Likewise, a quick note about the government’s calamity fund. About P2 billion is allocated every year for disaster operations but the fund can only be used only when a State of Calamity is declared. But there is no similar fund for disaster readiness. Such allocation will have to vie for a place in the annual budget of national, provincial, and local governments, and oftentimes it is waylaid by other pressing and more lucrative (read, graft-prone) projects.

Finally, every one of us must share part of the blame. It is time we realized that our government is only as strong, vigilant and responsible as its citizens. No plans and programs can deliver the desired result without the full cooperation and involvement of the citizenry. We are all responsible for that stray plastic bag that found its way to the sewers and impede the flow of water, and the noxious fumes from our cars that cause global warming.
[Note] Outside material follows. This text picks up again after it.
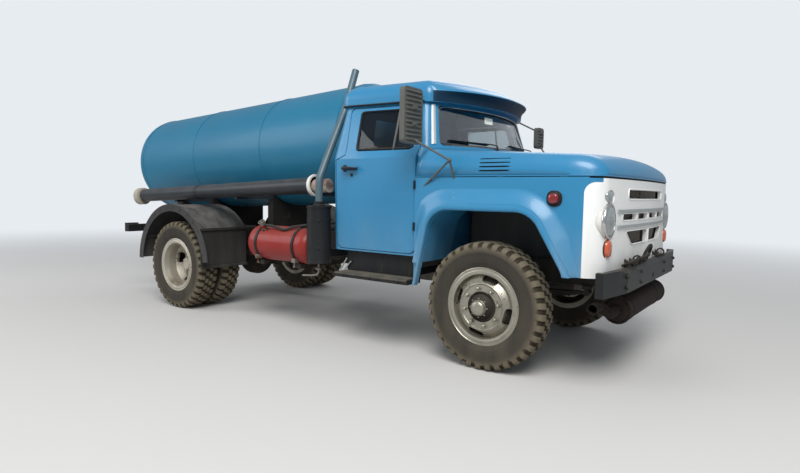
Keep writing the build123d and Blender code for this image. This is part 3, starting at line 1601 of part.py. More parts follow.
# Front bumper: a bowed channel with swept ends and a sloped top
with BuildPart() as front_bumper:
    with BuildSketch(Plane.XY.offset(bumper_bottom_z)) as bar:
        with BuildLine():
            Polyline(
                (bumper_end_x, -bumper_half),
                (bumper_x - bumper_sweep, -bumper_half),
                (bumper_x, -bumper_flat),
                (bumper_x, bumper_flat),
                (bumper_x - bumper_sweep, bumper_half),
                (bumper_end_x, bumper_half),
                (bumper_end_x, bumper_half - bumper_depth),
                (bumper_x - bumper_sweep - bumper_depth / 2, bumper_half - bumper_depth),
                (bumper_x - bumper_depth, bumper_flat - bumper_depth / 2),
                (bumper_x - bumper_depth, bumper_depth / 2 - bumper_flat),
                (bumper_x - bumper_sweep - bumper_depth / 2, bumper_depth - bumper_half),
                (bumper_end_x, bumper_depth - bumper_half),
                close=True,
            )
        make_face()
    extrude(amount=bumper_height)
    top_front = front_bumper.edges().group_by(Axis.Z)[-1].filter_by(
        lambda edge: edge.center().X > bumper_x - bumper_depth / 2)
    chamfer(top_front, bumper_slope)
    with Locations((bumper_x, 0, crank_z)):
        Cylinder(crank_radius, 2 * bumper_depth, rotation=(0, 90, 0), mode=Mode.SUBTRACT)
save(front_bumper.part, "front_bumper")

# Tow eyes standing on the bumper
hook_foot_z = bumper_bottom_z + bumper_height + seat_gap
with BuildPart() as tow_hooks:
    for name, side in SIDES:
        hook_plane = Plane.XZ.offset(-side * horn_y)
        with BuildSketch(hook_plane):
            with Locations((hook_x, hook_foot_z + hook_ring + hook_bar)):
                Circle(hook_ring + hook_bar)
                Circle(hook_ring, mode=Mode.SUBTRACT)
            with Locations((hook_x, hook_foot_z + hook_bar / 2)):
                Rectangle(2 * hook_ring + 2 * hook_bar, hook_bar)
        extrude(amount=hook_bar / 2, both=True)
save(tow_hooks.part, "tow_hooks")

# Cab steps: a tread plate, a riser behind it, and two arms from the frame
with BuildPart() as cab_steps:
    for name, side in SIDES:
        step_middle_y = side * (step_outer_y - step_depth / 2)
        step_length = step_front_x - step_rear_x
        step_x = (step_front_x + step_rear_x) / 2
        with Locations((step_x, step_middle_y, step_top_z - step_thickness / 2)):
            Box(step_length, step_depth, step_thickness)
        riser_y = side * (step_outer_y - step_depth + bracket_plate / 2)
        riser_height = cab_floor_z - seat_gap - step_top_z
        with Locations((step_x, riser_y, step_top_z + riser_height / 2)):
            Box(step_length, bracket_plate, riser_height)
        for place in (-step_length / 3, step_length / 3):
            arm_reach = step_outer_y - step_depth - rail_outer - seat_gap + bracket_plate
            arm_y = side * (rail_outer + seat_gap + arm_reach / 2)
            with Locations((step_x + place, arm_y, step_top_z + step_arm / 2)):
                Box(step_arm, arm_reach, step_arm)
save(cab_steps.part, "cab_steps")

# Silencer across the front, with its tailpipe to the right
with BuildPart() as silencer:
    with Locations((silencer_x, (silencer_left_y + silencer_right_y) / 2, silencer_z)):
        Cylinder(silencer_radius, silencer_left_y - silencer_right_y, rotation=(90, 0, 0))
    fillet(silencer.edges().filter_by(GeomType.CIRCLE), silencer_round)
    for name, side in SIDES:
        hanger_z = silencer_z + silencer_radius - strap_thickness
        hanger_height = rail_bottom - seat_gap - hanger_z
        with Locations((silencer_x, side * horn_y, hanger_z + hanger_height / 2)):
            Box(strap_width, strap_width, hanger_height)
with BuildPart() as tailpipe:
    with BuildLine():
        FilletPolyline(
            (silencer_x, silencer_right_y + silencer_round, silencer_z),
            (silencer_x, tailpipe_bend_y, silencer_z),
            (tailpipe_x, tailpipe_turn_y, tailpipe_z),
            (tailpipe_x, tailpipe_end_y, tailpipe_z),
            radius=tailpipe_bend,
        )
    with BuildSketch(Plane((silencer_x, silencer_right_y + silencer_round, silencer_z), z_dir=(0, -1, 0))):
        Circle(tailpipe_radius)
    sweep()
    with BuildSketch(Plane((tailpipe_x, tailpipe_end_y, tailpipe_z), z_dir=(0, 1, 0))):
        Circle(tailpipe_radius - carrier_wall)
    extrude(amount=-tailpipe_end_y / 8, mode=Mode.SUBTRACT)
with BuildPart() as whole_silencer:
    add(silencer.part)
    add(tailpipe.part)
save(whole_silencer.part, "silencer")

# Rear bar with its lamp ends
with BuildPart() as rear_bumper:
    with Locations((frame_rear_x - seat_gap - rear_bar_depth / 2, 0, rear_bar_z)):
        Box(rear_bar_depth, 2 * rear_bar_half, rear_bar_height)
save(rear_bumper.part, "rear_bumper")

# Outside mirrors on their tube arms
# Mirror rows: side, middle x, middle y, low z, high z, width, foot x of the low arm
MIRRORS = (
    (-1, front_axle_x - 500.0, 1253.0, 1705.0, 2120.0, 240.0),
    (1, front_axle_x - 470.0, 1110.0, 1840.0, 2060.0, 170.0),
)
for side, mirror_x, mirror_y, low_z, high_z, width in MIRRORS:
    name = "left" if side > 0 else "right"
    with BuildPart() as housing:
        with Locations((mirror_x, side * mirror_y, (low_z + high_z) / 2)):
            Box(mirror_depth, width, high_z - low_z)
        fillet(housing.edges().filter_by(Axis.X), mirror_round)
    arm_top = (mirror_x, side * mirror_y, high_z - mirror_depth)
    arm_low = (mirror_x, side * mirror_y, low_z + mirror_depth)
    roof_foot = (roof_foot_x, side * roof_foot_y, roof_foot_z)
    knuckle_place = (mirror_knee_x, side * mirror_knee_y, mirror_knee_z)
    wing_foot = (mirror_knee_x, side * (wing_half - skin), wing_foot_z)
    pillar_foot = (pillar_foot_x, side * (wing_half - skin), pillar_foot_z)
    rods = (
        (arm_top, roof_foot),
        (arm_low, knuckle_place),
        (knuckle_place, wing_foot),
        (knuckle_place, pillar_foot),
    )
    with BuildPart() as mirror_piece:
        add(housing.part)
        for start, end in rods:
            run = Vector(*end) - Vector(*start)
            with BuildSketch(Plane(start, z_dir=run)):
                Circle(mirror_rod)
            extrude(amount=run.length)
        with Locations(knuckle_place):
            Sphere(mirror_rod * 2)
        extrude(nose_plan(-seat_gap, bonnet_side_rear_x), amount=sill_z, mode=Mode.SUBTRACT)
    save(mirror_piece.part, f"mirror_{name}")

# Dashboard under the cowl, with the steering column
wheel_axis = Vector(-cos(radians(column_angle)), 0, sin(radians(column_angle)))
column_top = Vector(steering_wheel_x, steering_wheel_y, steering_wheel_z)
column_foot = column_top - wheel_axis * column_length
dash_front_x = firewall_x - cab_wall - seat_gap
with BuildPart() as dashboard:
    with Locations((dash_front_x - dash_depth / 2, 0, sill_z - cowl_plate - seat_gap - dash_height / 2)):
        Box(dash_depth, 2 * dash_half, dash_height)
    fillet(dashboard.edges().filter_by(Axis.Y).group_by(Axis.X)[0], dash_round)
    with BuildSketch(Plane(column_foot, z_dir=wheel_axis)):
        Circle(column_radius)
    extrude(amount=column_length - bearing_gap)
save(dashboard.part, "dashboard")

# Steering wheel: rim, three spokes and a hub
with BuildPart() as steering_wheel:
    with BuildSketch(Plane(column_top, x_dir=(0, 1, 0), z_dir=wheel_axis)):
        Circle(wheel_hub_radius)
    extrude(amount=wheel_hub_height)
    with BuildSketch(Plane(column_top, x_dir=(0, 1, 0), z_dir=wheel_axis)):
        with PolarLocations(0, spoke_count, start_angle=90):
            Rectangle(steering_wheel_radius, spoke_width, align=(Align.MIN, Align.CENTER))
    extrude(amount=spoke_thickness)
    with Locations(Plane(column_top + wheel_axis * spoke_thickness / 2, x_dir=(0, 1, 0), z_dir=wheel_axis)):
        Torus(steering_wheel_radius, wheel_rim_radius)
save(steering_wheel.part, "steering_wheel")

# Seats: a base box, a cushion and a back on each side
seat_floor_z = cab_floor_z + cab_wall + seat_gap
with BuildPart() as seat_bases:
    for name, side in SIDES:
        with Locations((seat_x, side * seat_y, seat_floor_z)):
            Box(seat_base_length, seat_base_width, seat_base_height,
                align=(Align.CENTER, Align.CENTER, Align.MIN))
save(seat_bases.part, "seat_bases")

cushion_bottom_z = seat_floor_z + seat_base_height + seat_gap
with BuildPart() as seat_cushions:
    for name, side in SIDES:
        with Locations((seat_x, side * seat_y, cushion_bottom_z)):
            Box(cushion_length, cushion_width, cushion_height, align=(Align.CENTER, Align.CENTER, Align.MIN))
    fillet(seat_cushions.edges(), cushion_round)
save(seat_cushions.part, "seat_cushions")

back_bottom_z = cushion_bottom_z + cushion_height + seat_gap
with BuildPart() as seat_backs:
    for name, side in SIDES:
        with Locations((seat_x - cushion_length / 2 + back_depth / 2, side * seat_y, back_bottom_z)):
            Box(back_depth, cushion_width, back_height, align=(Align.CENTER, Align.CENTER, Align.MIN))
    fillet(seat_backs.edges(), cushion_round)
save(seat_backs.part, "seat_backs")
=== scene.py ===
"""A vacuum tanker truck with a bonneted cab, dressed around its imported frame.

Every size is in metres, +X points to the truck's front, +Y to its left side and +Z up.
"""

import logging
from dataclasses import dataclass
from enum import Enum
from math import cos, pi, radians, sin
from typing import Callable, Optional, Sequence

import bmesh
import bpy
import numpy as np
from mathutils import Matrix, Vector
from mathutils.bvhtree import BVHTree


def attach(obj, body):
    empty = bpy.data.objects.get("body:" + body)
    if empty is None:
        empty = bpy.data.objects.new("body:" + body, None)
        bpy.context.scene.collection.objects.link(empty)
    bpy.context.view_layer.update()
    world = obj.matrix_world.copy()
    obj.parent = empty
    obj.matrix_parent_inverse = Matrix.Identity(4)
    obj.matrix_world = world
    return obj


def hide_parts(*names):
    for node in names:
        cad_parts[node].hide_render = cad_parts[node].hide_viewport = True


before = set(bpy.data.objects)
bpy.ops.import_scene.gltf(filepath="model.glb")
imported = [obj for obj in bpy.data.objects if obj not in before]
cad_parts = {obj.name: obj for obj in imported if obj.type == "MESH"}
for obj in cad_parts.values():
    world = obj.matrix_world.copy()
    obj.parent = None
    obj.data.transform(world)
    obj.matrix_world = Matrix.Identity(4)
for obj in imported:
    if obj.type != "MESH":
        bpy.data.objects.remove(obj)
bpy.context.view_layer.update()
NODES: dict[str, bpy.types.Object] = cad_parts
LOG = logging.getLogger("tanker")

FRONT_AXLE = 2.41
REAR_AXLE = -1.39
AXLE_HEIGHT = 0.49
WING_REAR = FRONT_AXLE - 0.592
NOSE_SIDE = FRONT_AXLE + 0.852
NOSE_TIP = FRONT_AXLE + 0.918
HALF_AT_REAR, HALF_AT_NOSE = 1.046, 1.02
AHEAD, BESIDE = 3.2, 1.4
LEFT, RIGHT = 1.0, -1.0
SIDE_NAMES = {LEFT: "left", RIGHT: "right"}

Array = np.ndarray
Colour = tuple[float, float, float]
Point = tuple[float, float, float]
Pair = tuple[float, float]
Profile = Sequence[Pair]
Node = bpy.types.Node
Socket = bpy.types.NodeSocket


def with_settings(thing: object, **settings: object) -> object:
    """Give a thing its properties, and give the thing back."""
    for name, value in settings.items():
        setattr(thing, name, value)
    return thing


def show(name: str, data: object) -> bpy.types.Object:
    """Put a mesh, a lamp or a camera into the scene."""
    made = bpy.data.objects.new(name, data)
    bpy.context.scene.collection.objects.link(made)
    return made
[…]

We must share the blame for electing corrupt officials who pocket the meager resources allocated for flood control and for turning a blind eye to the continued denudation of our forests and the uncontrolled real estate development. Our litany of sins goes on and on.

Images of hapless victims and muddied and crumbling homes crushed our hearts. Stories of volunteers and heroes inspired us to hope for a better day. We heard the question repeated many times: “Why did God allow for this to happen?” Some have suggested that the disaster was punishment for the sins of the Arroyo administration.

But if there is a sin here, it is the sin of human omission. Course corrections need to be set. What people mistakenly focus on in the story of Noah are the people cast away to die in the deluge for their sins and excesses. We need to talk about Noah in the proper context. He was set out to do an impossible task, but he survived. He was rewarded with a new day and a promise that the world will not fall again by His hand.

Thus it can only be by ours, and so our work must begin now.